In Bush at War, Bob Woodward writes, "Most presidents
have high hopes. Some have grandiose visions of what they will achieve,
and he was firmly in that camp."
"To answer these attacks and rid the world of evil,"
says Bush. Grandiose visions. Woodward comments, "The president was
casting his mission and that of the country in the grand vision of
God's Master Plan."
In dominionism we can see the theological source
of Bush's monomania. Not to be distracted by the fact that he lost
the popular election by a half a million votes, that the Joint Chief
of Staff at the Pentagon were so concerned about his plans to invade
Iraq that they leaked their unanimous objection, that he has systematically
alienated much of the world, that roughly seventy percent of Americans
remain unconvinced of the imminent threat of Saddam Hussein and the
same percentage object to war if there will be significant American
casualties--none of this is in the least relevant. He believes his
mandate toward action is from God.
As humans we live within stories. Some stories, like
apocalypse are thousands of years old. The scriptured text that informs
Bush understanding of and enactment of the End of Days (Revelations
19) depicts Christ returning as the Heavenly Avenger. Revelations
is the only New Testament book that justifies violence of any kind,
and this it takes to the limit: Christ himself the agent of mass murder.
"I saw heaven
open and there before me was a white horse who is called Faithful
and True. With justice he judges and makes war...He is dressed in
a robe dipped in blood and his name is the word of God...Out of
his mouth comes a sharp sword with which to strike down the Nations.

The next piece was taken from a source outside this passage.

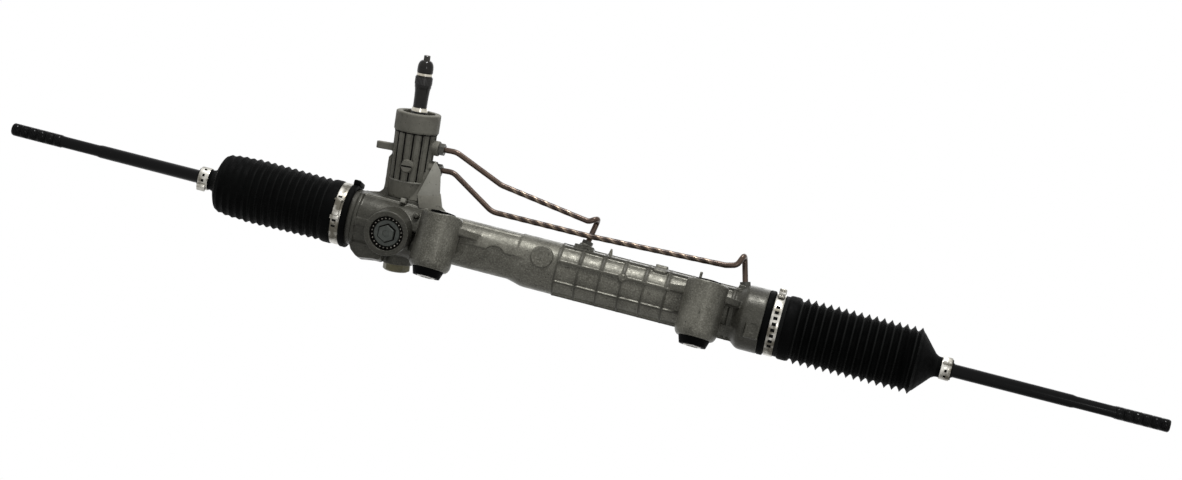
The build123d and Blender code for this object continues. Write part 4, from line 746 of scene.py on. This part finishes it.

And I saw an angel standing in the sun who cried in a low voice
to all the birds flying in midair--come gather together for the
great supper of God, so you may eat the flesh of kings, generals
and mighty men, of horses and their riders, and the flesh of all
people, free and slave, small and great." Such is "the glory of
the coming of the Lord." Truth, carnage, and the ecstasy of vultures.
In a ruined world the Messiah slays the antichrist and creates "a
new heaven and a new earth." The dead are judged, the Christians
saved and the rest damned to eternal torment. The New Jerusalem
is established and the Lord rules it "with an iron scepter."
It is not inconceivable that Bush is literally and
determinedly drawn, consciously and unconsciously, toward the enactment
of such a scenario, as he believes, for God's sake. Indeed the stark
relentlessness of his policy in the Middle East suggests as much.
It dishonors the profundity of the Christian tradition
if one doesn't note that Revelations has always been a rogue text.
Because of its association with the Montanist heresy (which like contemporary
fundamentalists took it to be literal rather than allegorical) it
was with great reluctance that it was made scripture three centuries
after the death of Christ. Traditionally attributed to St. John, most
Biblical scholars now recognize its literary style and its theology
has little in common with John's gospel or his epistles and was likely
written after his death. Martin Luther found the vindictive God of
Revelations incompatible with the gospels and relegated it to the
appendix of his German translation of the New Testament instead of
the body of scripture. All the Protestant reformers except Calvin
regarded apocalyptic millenialism to be heresy.
But Revelations is also a rogue text because it is
unmoored from its origins, which are far from Christian. It is a late
variant on a story that was pervasive in the ancient world: the defeat
of the wild and the uncivilized by a superior order upon which a New
World would be established. Two thousand years before Revelations
depicted Christ slaying the antichrist and laying out the New Jerusalem,
Marduk slayed Tiamat and founded Babylon.
This pagan myth recycled as a suspiciously unchristian
Biblical test found new credence in the 19th century when John Darby
virtually revived the Montanist heresy of investing it with a passionate
literalism. Given to visions (he saw the British as one of the ten
tribes of Israel) Darby left the priesthood of the Church of Ireland
and preached Revelations as both prophecy and imminent history. In
this he inaugurated a lineage in which Bush's mentors, the Reverend
Billy Graham and Dr. Tony Evans are recent heirs. Revelations is much
beloved by Muslim fundamentalists and like their Christian compatriots
they also thrill to redemption through apocalypse. Jewish fundamentalists
of course do not believe in Revelations but have nonetheless made
common cause with the Christian Right. "It's a very tragic situation
in which Christian fundamentalists, certain groups of them that focus
on Armageddon and the Rapture and the role of a war between Muslims
and Jews in bringing about the Second Coming, are involved in a folie
a deux with extremist Jews," said Ian Lustick, the author of For the
Land and the Lord: Jewish Fundamentalism in Israel. The Judeo-Christian-Islamic
tradition (and yes it is a single tradition) is being led by its fringe
into the abyss and the rest of us with it.
The world has been readied for the fire but the critical
element is the Bush Administration. Never in the history of Christendom
has there been a moment when this rogue element has carried anything
like the credibility and political power that it carries now.